Development of a superhydrophobic electrospun poly(vinylidene fluoride) web via plasma etching and water immersion for energy harvesting applications

Abstract

Smart textiles have been enormously developed recently, but attachment of batteries and low washing resistance are the major challenges in the development of wearable smart textiles. However, piezoelectric materials harvesting energy from mechanical action can be readily integrated with smart textiles and can replace conventional batteries. Therefore, energy harvesters with poly(vinylidene fluoride) (PVDF) were fabricated by the electrospinning process. In addition, simple CF₄ plasma etching followed by water immersion of the electrospun PVDF webs resulted in superhydrophobicity, with a water contact angle of 169.8 ± 1.5°, a water shedding angle of 4.7 ± 1.8°, and self-cleaning properties.
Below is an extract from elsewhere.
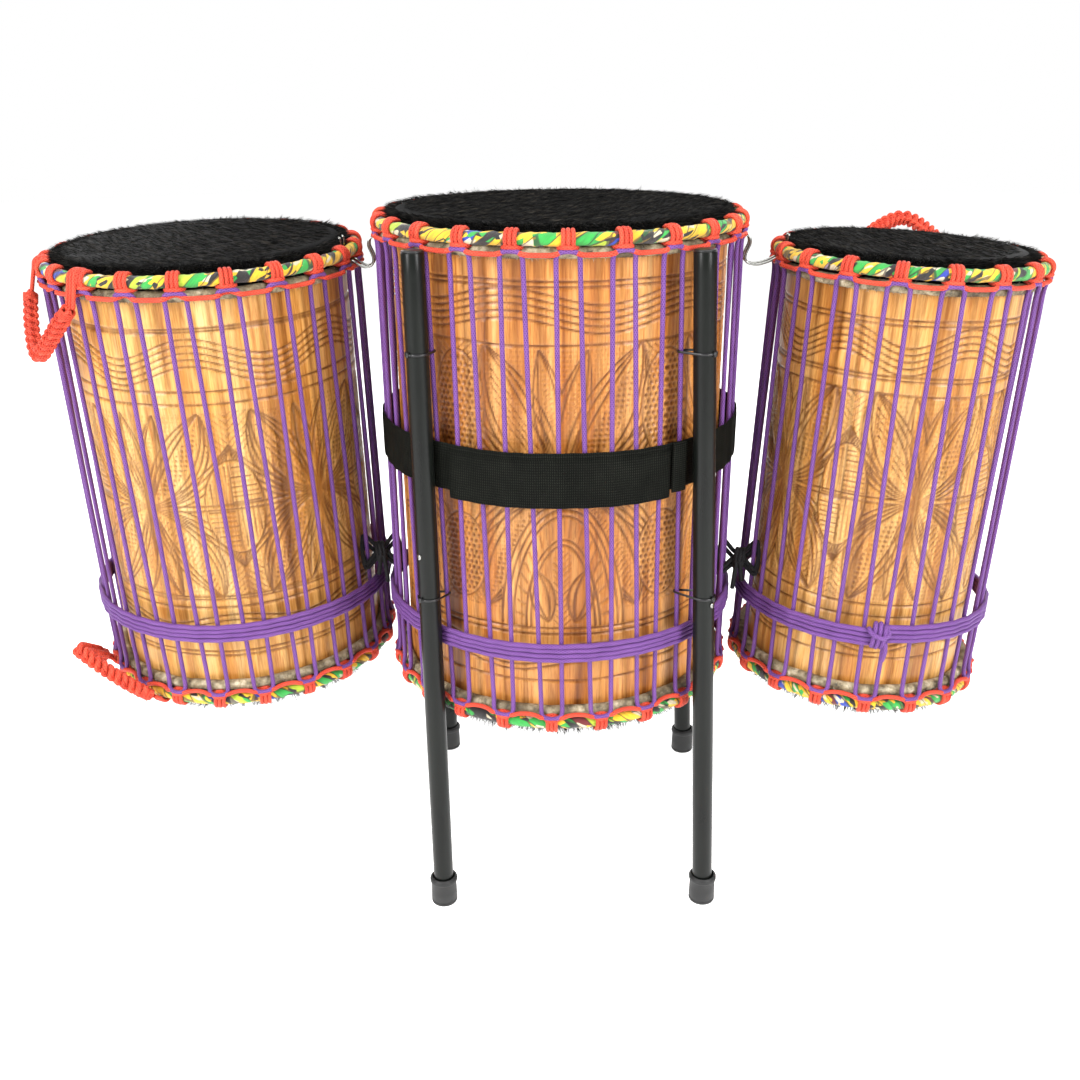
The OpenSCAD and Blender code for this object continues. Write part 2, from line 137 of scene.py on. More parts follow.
def grid_faces(rows, columns, wrap):
    """Quads of a grid of points, closed round its columns where wrap is set."""
    i, j = np.meshgrid(np.arange(rows - 1), np.arange(columns if wrap else columns - 1), indexing="ij")
    k = (j + 1) % columns
    return np.stack([i * columns + j, i * columns + k, (i + 1) * columns + k, (i + 1) * columns + j],
                    -1).reshape(-1, 4)


def closed_grid(rows, columns):
    """Quads of a grid closed both ways."""
    faces = grid_faces(rows + 1, columns, True)
    return np.where(faces >= rows * columns, faces - rows * columns, faces)


def end_caps(rows, columns):
    """The two faces that close a grid wrapped round its columns."""
    return [np.arange(columns)[::-1][None], (np.arange(columns) + (rows - 1) * columns)[None]]


def linked(name, data):
    obj = bpy.data.objects.new(name, data)
    bpy.context.scene.collection.objects.link(obj)
    return obj


class Shape:
    """Gathers tubes and sheets, in millimetres, into one mesh with what its materials read:
    grain, the point in its own frame; strand, the way along a cord and round it; tone and carve."""

    def __init__(self):
        self.points, self.faces, self.strand, self.tone, self.carve, self.index = [], [], [], [], [], []
        self.count = 0

    def add(self, points, faces, strand=None, tone=0.5, carve=0.0, index=0):
        points = np.asarray(points, float).reshape(-1, 3)
        n = len(points)
        self.points.append(points)
        self.faces.extend((np.asarray(f) + self.count) for f in faces)
        self.strand.append(np.zeros((n, 3)) if strand is None else np.asarray(strand, float).reshape(-1, 3))
        self.tone.append(np.broadcast_to(tone, n))
        self.carve.append(np.broadcast_to(carve, n))
        self.index.append(np.full(sum(len(f) for f in faces), index))
        self.count += n

    def tube(self, path, radius, sides=10, up=None, flat=1.0, start=0.0, **kw):
        """A strand swept along a path. flat squeezes it along up, and start is where its weave begins."""
        path = np.asarray(path, float)
        n = len(path)
        _, side, other = frames_along(path, up)
        turn = 2 * math.pi * np.arange(sides) / sides
        radius = np.broadcast_to(radius, n)[:, None, None]
        ring = (np.cos(turn)[None, :, None] * side[:, None] * flat
                + np.sin(turn)[None, :, None] * other[:, None])
        along = start + distances(path)
        strand = stacked(along[:, None] * MM, np.cos(turn), np.sin(turn))
        faces = [grid_faces(n, sides, wrap=True), *end_caps(n, sides)]
        self.add(path[:, None] + radius * ring, faces, strand, **kw)

    def turned(self, base, axis, steps, sides, **kw):
        """A round solid along an axis, from pairs of height over the base and radius."""
        heights, radii = np.array(steps, float).T
        self.tube(base + heights[:, None] * axis, radii, sides, **kw)

    def lathe(self, profile, columns=256, closed=False, **kw):
        """A turned solid or skin from a profile of radius and height pairs, top or outside first."""
        profile = np.asarray(profile, float)
        if closed:
            profile = np.vstack([profile, profile[:1]])
        angle = 360 * np.arange(columns) / columns
        points = polar(profile[:, :1], angle[None], profile[:, 1:])
        self.sheet(points, wrap=True, **kw)

    def sheet(self, points, wrap=False, **kw):
        rows, columns = points.shape[:2]
        self.add(points, [grid_faces(rows, columns, wrap)], **kw)

    def piece(self, name, materials, body, slot, replaces=(), place=None):
        """Makes the object, in place on its body, standing for the CAD nodes that it replaces."""
        local = np.vstack(self.points) * MM
        flat = np.concatenate([f.reshape(-1) for f in self.faces])
        lengths = np.concatenate([np.full(len(f), f.shape[1]) for f in self.faces])
        world = local if place is None else local @ np.array(place.to_3x3()).T + np.array(place.translation)
        mesh = bpy.data.meshes.new(name)
        mesh.vertices.add(len(local))
        mesh.loops.add(len(flat))
        mesh.polygons.add(len(lengths))
        mesh.vertices.foreach_set("co", world.astype(np.float32).ravel())
        mesh.loops.foreach_set("vertex_index", flat.astype(np.int32))
        mesh.polygons.foreach_set("loop_start", (np.cumsum(lengths) - lengths).astype(np.int32))
        mesh.polygons.foreach_set("material_index", np.concatenate(self.index).astype(np.int32))
        mesh.polygons.foreach_set("use_smooth", np.ones(len(lengths), bool))
        mesh.update(calc_edges=True)
        rows = (("grain", "FLOAT_VECTOR", local), ("strand", "FLOAT_VECTOR", np.vstack(self.strand)),
                ("tone", "FLOAT", np.concatenate(self.tone)), ("carve", "FLOAT", np.concatenate(self.carve)))
        for key, kind, values in rows:
            attribute = mesh.attributes.new(key, kind, "POINT")
            attribute.data.foreach_set("vector" if kind == "FLOAT_VECTOR" else "value",
                                       values.astype(np.float32).ravel())
        obj = linked(name, mesh)
        for m in materials if isinstance(materials, (list, tuple)) else [materials]:
            mesh.materials.append(m)
        if body:
            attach(obj, body)
        if replaces:
            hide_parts(*replaces)
        return obj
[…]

This would decrease the number of washing cycles during use and increase the durability of the smart textile. X-ray photoelectron spectroscopy indicated that metals were co-deposited as etch-resisting masks to fabricate a nanostructure during plasma etching and were removed by water immersion. The piezoelectric performance of the superhydrophobic electrospun PVDF web showed a higher peak-to-peak output voltage of 3.50 V than the untreated electrospun PVDF web (2.86 V). Furthermore, the breathability of the superhydrophobic PVDF web was remarkably higher than those of the PVDF film. Therefore, the new flexible electrospun PVDF web with superhydrophobicity and piezoelectricity has significant potential as energy harvesters in wearable smart textiles.